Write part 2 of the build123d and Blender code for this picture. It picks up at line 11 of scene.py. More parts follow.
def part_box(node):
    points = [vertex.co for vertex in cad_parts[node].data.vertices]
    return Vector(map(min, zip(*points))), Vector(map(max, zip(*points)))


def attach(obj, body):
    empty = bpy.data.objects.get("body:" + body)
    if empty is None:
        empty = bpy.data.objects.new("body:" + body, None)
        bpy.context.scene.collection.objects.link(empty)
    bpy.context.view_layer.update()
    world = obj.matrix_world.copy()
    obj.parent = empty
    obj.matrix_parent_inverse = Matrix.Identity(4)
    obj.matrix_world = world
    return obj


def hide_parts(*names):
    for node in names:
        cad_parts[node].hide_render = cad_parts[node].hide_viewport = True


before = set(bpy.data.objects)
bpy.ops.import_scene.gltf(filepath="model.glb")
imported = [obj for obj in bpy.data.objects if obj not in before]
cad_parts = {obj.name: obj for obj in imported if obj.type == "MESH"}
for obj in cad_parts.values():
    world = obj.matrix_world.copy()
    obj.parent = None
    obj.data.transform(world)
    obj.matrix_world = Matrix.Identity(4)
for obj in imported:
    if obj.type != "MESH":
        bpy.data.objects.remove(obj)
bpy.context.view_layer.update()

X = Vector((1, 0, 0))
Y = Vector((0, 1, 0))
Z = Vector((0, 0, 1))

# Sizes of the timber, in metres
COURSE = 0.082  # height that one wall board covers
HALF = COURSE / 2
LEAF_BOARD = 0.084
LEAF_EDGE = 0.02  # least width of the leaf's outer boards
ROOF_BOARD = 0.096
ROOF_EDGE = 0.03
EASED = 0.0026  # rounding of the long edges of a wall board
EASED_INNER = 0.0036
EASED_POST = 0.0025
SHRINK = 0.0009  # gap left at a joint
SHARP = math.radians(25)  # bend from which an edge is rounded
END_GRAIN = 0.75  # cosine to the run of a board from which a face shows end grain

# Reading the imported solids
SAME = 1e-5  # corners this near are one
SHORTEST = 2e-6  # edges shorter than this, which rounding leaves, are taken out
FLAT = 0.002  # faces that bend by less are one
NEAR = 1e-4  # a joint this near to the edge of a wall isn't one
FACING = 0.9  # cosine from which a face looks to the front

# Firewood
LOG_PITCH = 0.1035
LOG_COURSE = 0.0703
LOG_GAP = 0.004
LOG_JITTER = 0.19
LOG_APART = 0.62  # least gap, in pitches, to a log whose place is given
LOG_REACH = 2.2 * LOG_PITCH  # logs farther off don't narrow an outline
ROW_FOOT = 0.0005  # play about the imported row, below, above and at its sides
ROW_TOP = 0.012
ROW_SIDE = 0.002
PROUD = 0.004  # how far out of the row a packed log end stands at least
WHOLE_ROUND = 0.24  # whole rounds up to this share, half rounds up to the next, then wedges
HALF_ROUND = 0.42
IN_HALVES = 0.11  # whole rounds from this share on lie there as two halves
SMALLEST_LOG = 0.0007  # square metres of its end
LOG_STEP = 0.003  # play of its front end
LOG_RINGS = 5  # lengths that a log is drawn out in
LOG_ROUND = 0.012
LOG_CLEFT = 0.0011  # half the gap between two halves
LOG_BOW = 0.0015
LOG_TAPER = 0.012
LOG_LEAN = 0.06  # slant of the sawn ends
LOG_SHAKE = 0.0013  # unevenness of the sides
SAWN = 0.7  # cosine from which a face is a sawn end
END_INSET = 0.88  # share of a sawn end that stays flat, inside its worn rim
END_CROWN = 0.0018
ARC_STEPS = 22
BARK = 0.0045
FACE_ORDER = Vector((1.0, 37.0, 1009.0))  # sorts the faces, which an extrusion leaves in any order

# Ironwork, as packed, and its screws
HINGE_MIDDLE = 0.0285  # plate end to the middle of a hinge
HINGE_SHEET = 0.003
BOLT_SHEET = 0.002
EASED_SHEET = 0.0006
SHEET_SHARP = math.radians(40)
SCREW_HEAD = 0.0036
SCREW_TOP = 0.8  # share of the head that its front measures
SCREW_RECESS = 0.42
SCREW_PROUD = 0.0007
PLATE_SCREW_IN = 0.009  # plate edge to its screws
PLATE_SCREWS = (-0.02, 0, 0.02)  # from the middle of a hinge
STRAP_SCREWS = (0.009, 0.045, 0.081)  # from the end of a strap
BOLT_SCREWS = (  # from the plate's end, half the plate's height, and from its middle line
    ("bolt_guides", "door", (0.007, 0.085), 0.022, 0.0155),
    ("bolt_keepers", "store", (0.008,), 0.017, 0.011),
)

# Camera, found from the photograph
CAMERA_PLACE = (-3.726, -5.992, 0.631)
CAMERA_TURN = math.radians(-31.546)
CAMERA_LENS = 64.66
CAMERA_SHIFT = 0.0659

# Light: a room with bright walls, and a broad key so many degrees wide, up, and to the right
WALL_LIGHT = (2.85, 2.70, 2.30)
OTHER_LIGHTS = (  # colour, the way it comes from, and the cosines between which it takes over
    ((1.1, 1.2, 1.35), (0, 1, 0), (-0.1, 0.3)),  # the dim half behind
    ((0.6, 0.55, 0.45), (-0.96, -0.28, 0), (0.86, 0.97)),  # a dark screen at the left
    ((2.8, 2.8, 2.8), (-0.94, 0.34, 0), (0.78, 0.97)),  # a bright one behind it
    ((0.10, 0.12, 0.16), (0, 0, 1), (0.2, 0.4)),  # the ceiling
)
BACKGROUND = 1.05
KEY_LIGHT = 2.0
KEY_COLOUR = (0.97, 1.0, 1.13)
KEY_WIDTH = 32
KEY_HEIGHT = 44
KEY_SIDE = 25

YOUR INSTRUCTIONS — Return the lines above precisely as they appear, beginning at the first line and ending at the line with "Z = Vector((0, 0, 1))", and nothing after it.

THE REPLY —
Write part 2 of the build123d and Blender code for this picture. It picks up at line 11 of scene.py. More parts follow.
def part_box(node):
    points = [vertex.co for vertex in cad_parts[node].data.vertices]
    return Vector(map(min, zip(*points))), Vector(map(max, zip(*points)))


def attach(obj, body):
    empty = bpy.data.objects.get("body:" + body)
    if empty is None:
        empty = bpy.data.objects.new("body:" + body, None)
        bpy.context.scene.collection.objects.link(empty)
    bpy.context.view_layer.update()
    world = obj.matrix_world.copy()
    obj.parent = empty
    obj.matrix_parent_inverse = Matrix.Identity(4)
    obj.matrix_world = world
    return obj


def hide_parts(*names):
    for node in names:
        cad_parts[node].hide_render = cad_parts[node].hide_viewport = True


before = set(bpy.data.objects)
bpy.ops.import_scene.gltf(filepath="model.glb")
imported = [obj for obj in bpy.data.objects if obj not in before]
cad_parts = {obj.name: obj for obj in imported if obj.type == "MESH"}
for obj in cad_parts.values():
    world = obj.matrix_world.copy()
    obj.parent = None
    obj.data.transform(world)
    obj.matrix_world = Matrix.Identity(4)
for obj in imported:
    if obj.type != "MESH":
        bpy.data.objects.remove(obj)
bpy.context.view_layer.update()

X = Vector((1, 0, 0))
Y = Vector((0, 1, 0))
Z = Vector((0, 0, 1))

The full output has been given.